The most obvious is two fold: you don’t have a budget and you’re living beyond your means. Those two go hand in hand with one another, good or bad. If you’re having trouble saving money, chances are both of these things are working against you. And, for example, if you have a budget and it’s iron clad (more on that in a minute), you still can overspend or live well beyond your means, which essentially renders your budget useless.

As for the budgeting process, you can’t just focus on the obvious. You have to take into consideration little elements of spending, such as a gym membership or a simple bottle of water every day for 365 days of the year. The small, so called inconsequential things add up quickly and can’t be overlooked.

Another huge missteps when it comes to why you can’t save money is a propensity to ignore your income and only add expenses as you go through life. Successful people who pay attention to money know that they’ll always continue to look for ways to earn more, even if you’re going to be a part time driver or work from home as a typist. They’ll always try to sell things they aren’t using or look for ways to save any way they can, whether that is their cable television bill or cell phone plan. Those individuals don’t add expenses; they find a way to minimize them and work that total number spent down.

Being successful at saving money does take work, but you can argue just how hard it is. The word “hard” should be replaced with attention to detail as the driving force behind financial prosperity.

Bad Advice: Financial input is only as good as source

Who hasn’t tried to dish out financial advice to you as if they’re Suze Orman? How about friends or family members that tell you when it comes to money, they’ve “been there and done that” and have all the answers?
Then, you have that nosey co worker or overbearing boss that is all too eager to give you as much information about saving money as you can handle, and perhaps they’ll even throw in a little bit of so called knowledge about retiring as well.

What’s a person to do? Who should we be listening to?

For starters, you should be all too willing to weed out the people who are giving you advice about saving money who are worse off than you. If your close friend is barely making it from one paycheck to the next, but he’s going to tell you how to spend money or give you an impromptu seminar on budgeting while you’re in line at the grocery store, you should think more than just twice about taking that bait.

The real informed individuals are those who have been successful spending, saving and budgeting. The best source, however, has to be someone who manages money and finances for a chosen professional, such as a financial planner or retirement specialist. Even searching out someone at your bank would easily trump listening to someone who you’re not quite sure has a clue about money or financial responsibility.

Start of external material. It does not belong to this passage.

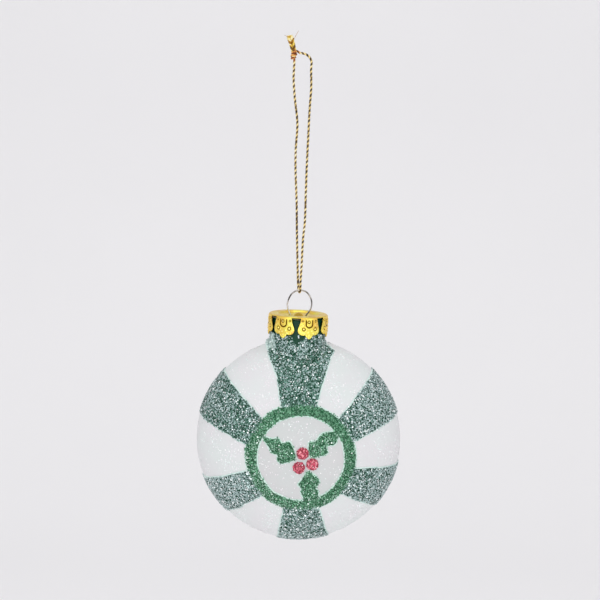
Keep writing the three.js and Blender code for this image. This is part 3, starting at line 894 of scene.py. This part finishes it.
def make_glass():
    """The blown wall, with a rounded lip, as one closed shell."""
    columns, neck_rows, body_rows = 160, 14, 96
    turns = around(columns)
    edge = GLASS_WALL / 2
    outer = bulb_rows(0, LIP_HEIGHT - edge, columns, neck_rows, body_rows)
    inner = bulb_rows(-GLASS_WALL, LIP_HEIGHT - edge, columns, neck_rows, body_rows)
    lip = []
    for angle in np.linspace(0, math.pi, 9)[1:-1]:
        radius = NECK_RADIUS - edge + edge * math.cos(angle)
        height = np.full(columns, LIP_HEIGHT - edge + edge * math.sin(angle))
        lip.append(np.column_stack([radius * np.cos(turns), radius * np.sin(turns), height]))
    rows = np.concatenate([outer[::-1], np.array(lip), inner])
    points = rows.reshape(-1, 3)
    points = np.vstack([points, (0, 0, -DISC_RADIUS), (0, 0, -DISC_RADIUS + GLASS_WALL)])
    faces = grid_faces(len(rows), columns, True)
    last = (len(rows) - 1) * columns
    bottom, inside = len(points) - 2, len(points) - 1
    for i in range(columns):
        j = (i + 1) % columns
        faces += [(bottom, j, i), (last + i, last + j, inside)]
    glass = make_object("blown_glass", points, faces, [glass_material()])
    under_ring = np.linalg.norm(points[:, [0, 2]] - RING_CENTRE, axis=1) - (RING_INNER + RING_OUTER) / 2
    add_attribute(glass, "in_ring", np.clip(0.5 - under_ring, 0, 1))
    turn_outwards(glass)
    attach(glass, "glass")
    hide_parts("glass_bulb")


# The glitter

def combined(tree, *values):
    return add_node(tree, "ShaderNodeCombineXYZ", dict(zip("XYZ", values))).outputs[0]


def chance(tree, low, high, seed):
    """A random number between two others, for each point or instance."""
    inputs = {"Min": low, "Max": high, "Seed": seed}
    return add_node(tree, "FunctionNodeRandomValue", inputs, data_type="FLOAT").outputs[1]


def scatter_tree():
    """Scatters thin six-sided flakes over a skin, denser where its attribute cover says so."""
    tree, start, end = new_group(
        "scatter_flakes",
        "GeometryNodeTree",
        [("Skin", GEOMETRY, None), ("Density", FLOAT, 1e6), ("Radius", FLOAT, 0.0003),
         ("Thickness", FLOAT, 0.00004), ("Tilt", FLOAT, 0.5), ("Lift", FLOAT, 0.0001),
         ("Seed", WHOLE, 0), ("Material", MATERIAL, None)],
        [("Flakes", GEOMETRY)],
    )
    tree.is_modifier = True
    given = start.outputs
    cover = add_node(tree, "GeometryNodeInputNamedAttribute", {"Name": "cover"}, data_type="FLOAT")
    density = reckoned(tree, "MULTIPLY", given["Density"], cover.outputs["Attribute"])
    spots = add_node(
        tree, "GeometryNodeDistributePointsOnFaces",
        {"Mesh": given["Skin"], "Density": density, "Seed": given["Seed"]},
    )
    tilt = given["Tilt"]
    back = reckoned(tree, "MULTIPLY", tilt, -1.0)
    lean = add_node(
        tree, "FunctionNodeRandomValue",
        {"Min": combined(tree, back, back, 0.0), "Max": combined(tree, tilt, tilt, math.pi),
         "Seed": given["Seed"]},
        data_type="FLOAT_VECTOR",
    )
    turned = add_node(tree, "FunctionNodeEulerToRotation", {"Euler": lean.outputs[0]})
    stance = add_node(
        tree, "FunctionNodeRotateRotation",
        {"Rotation": spots.outputs["Rotation"], "Rotate By": turned.outputs[0]}, rotation_space="LOCAL",
    )
    flake = add_node(
        tree, "GeometryNodeMeshCylinder",
        {"Vertices": FLAKE_SIDES, "Side Segments": 1, "Fill Segments": 1, "Radius": given["Radius"],
         "Depth": given["Thickness"]},
        fill_type="NGON",
    )
    laid = add_node(
        tree, "GeometryNodeInstanceOnPoints",
        {"Points": spots.outputs["Points"], "Instance": flake.outputs["Mesh"],
         "Rotation": stance.outputs[0], "Scale": chance(tree, *FLAKE_SIZES, 5)},
    )
    rise = combined(tree, 0.0, 0.0, chance(tree, 0.0, given["Lift"], 11))
    raised = add_node(
        tree, "GeometryNodeTranslateInstances",
        {"Instances": laid.outputs["Instances"], "Translation": rise, "Local Space": True},
    )
    kept = add_node(
        tree, "GeometryNodeStoreNamedAttribute",
        {"Geometry": raised.outputs["Instances"], "Name": "shade", "Value": chance(tree, 0.0, 1.0, 23)},
        data_type="FLOAT", domain="INSTANCE",
    )
    real = add_node(tree, "GeometryNodeRealizeInstances", {"Geometry": kept.outputs["Geometry"]})
    dressed = add_node(
        tree, "GeometryNodeSetMaterial",
        {"Geometry": real.outputs["Geometry"], "Material": given["Material"]},
    )
    link(tree, dressed.outputs["Geometry"], end.inputs["Flakes"])
    return tree


SCATTER = scatter_tree()


def scatter(name, points, faces, cover, silver_and_sheen, material, strew, seed, rise=FLAKE_RISE):
    """Flakes over a skin as a plain mesh, so many to a square millimetre and of a radius."""
    density, radius = strew
    skin = make_object(f"{name}_skin", points, faces, [])
    add_attribute(skin, "cover", np.broadcast_to(cover, len(points)))
    add_attribute(skin, "silver_and_sheen", np.broadcast_to(silver_and_sheen, len(points)))
    modifier = skin.modifiers.new("flakes", "NODES")
    modifier.node_group = SCATTER
    values = {
        "Density": density / MM**2, "Radius": radius * MM, "Thickness": FLAKE_THICKNESS * MM,
        "Tilt": FLAKE_TILT, "Lift": rise * MM, "Seed": seed, "Material": material,
    }
    for socket in SCATTER.interface.items_tree:
        if socket.in_out == "INPUT" and socket.name in values:
            modifier[socket.identifier] = values[socket.name]
    mesh = evaluated_mesh(skin)
    mesh.name = name
    bpy.data.objects.remove(skin)
    return add_object(name, mesh)


def fix_to_glass(piece, node=None):
    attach(piece, "glass")
    if node:
        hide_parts(node)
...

But be careful just which financial advisor you choose, since they’re not all as prominent or experienced as you might assume. You want to be certain to not only research them once you’ve found a particular person but also make sure their training and expertise was formal.

Just because someone says they’re certified, doesn’t make that a true statement. When it comes to your money, a little research goes a long way.

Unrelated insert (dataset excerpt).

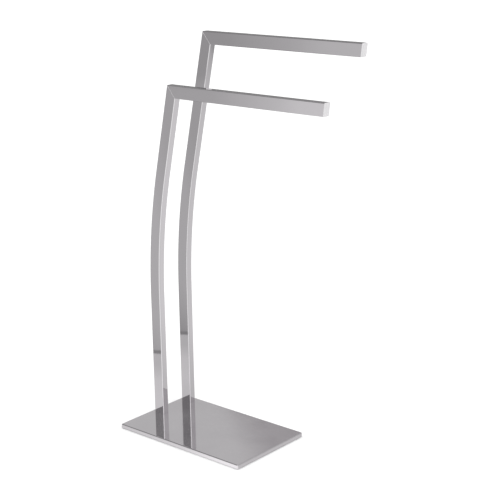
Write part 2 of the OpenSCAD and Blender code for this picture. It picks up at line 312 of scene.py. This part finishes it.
def cut_tree():
    """Slides what lies beyond a plane back onto it along the tube, as a saw cut would leave it."""
    tree, given, made = geometry_tree(
        "saw_cut", [("Plane Point", "Vector"), ("Plane Normal", "Vector"),
                    ("Tube Direction", "Vector"), ("Finish", "Material")])
    reach = put(tree, "ShaderNodeVectorMath", operation="SUBTRACT")
    feed(tree, reach.inputs[0], put(tree, "GeometryNodeInputPosition").outputs[0])
    feed(tree, reach.inputs[1], given["Plane Point"])
    beyond = put(tree, "ShaderNodeVectorMath", operation="DOT_PRODUCT")
    feed(tree, beyond.inputs[0], reach.outputs[0])
    feed(tree, beyond.inputs[1], given["Plane Normal"])
    lean = put(tree, "ShaderNodeVectorMath", operation="DOT_PRODUCT")
    feed(tree, lean.inputs[0], given["Tube Direction"])
    feed(tree, lean.inputs[1], given["Plane Normal"])
    back = put(tree, "ShaderNodeVectorMath", operation="SCALE")
    feed(tree, back.inputs[0], given["Tube Direction"])
    feed(tree, back.inputs["Scale"],
         reckon(tree, "MULTIPLY", reckon(tree, "DIVIDE", beyond.outputs["Value"],
                                         lean.outputs["Value"]), -1.0))
    cut = put(tree, "GeometryNodeSetPosition")
    feed(tree, cut.inputs["Geometry"], given["Geometry"])
    feed(tree, cut.inputs["Selection"],
         reckon(tree, "GREATER_THAN", beyond.outputs["Value"], 0.0))
    feed(tree, cut.inputs["Offset"], back.outputs[0])
    finish_tree(tree, cut.outputs[0], given["Finish"], made)
    return tree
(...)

One missteps we often make when it come sot searching out a professional is the propensity to believe in referrals, but in actuality you want to make sure that person fits your financial needs, wants and goals and also comes highly recommended by someone other than who you know.

As much as the advice you receive from others is driven by trying to be helpful, you still have to remember one key piece: it’s still your money.

And what you do with it should be your decision and not overly influenced by those who might not be quite as much of a resource as initial thought.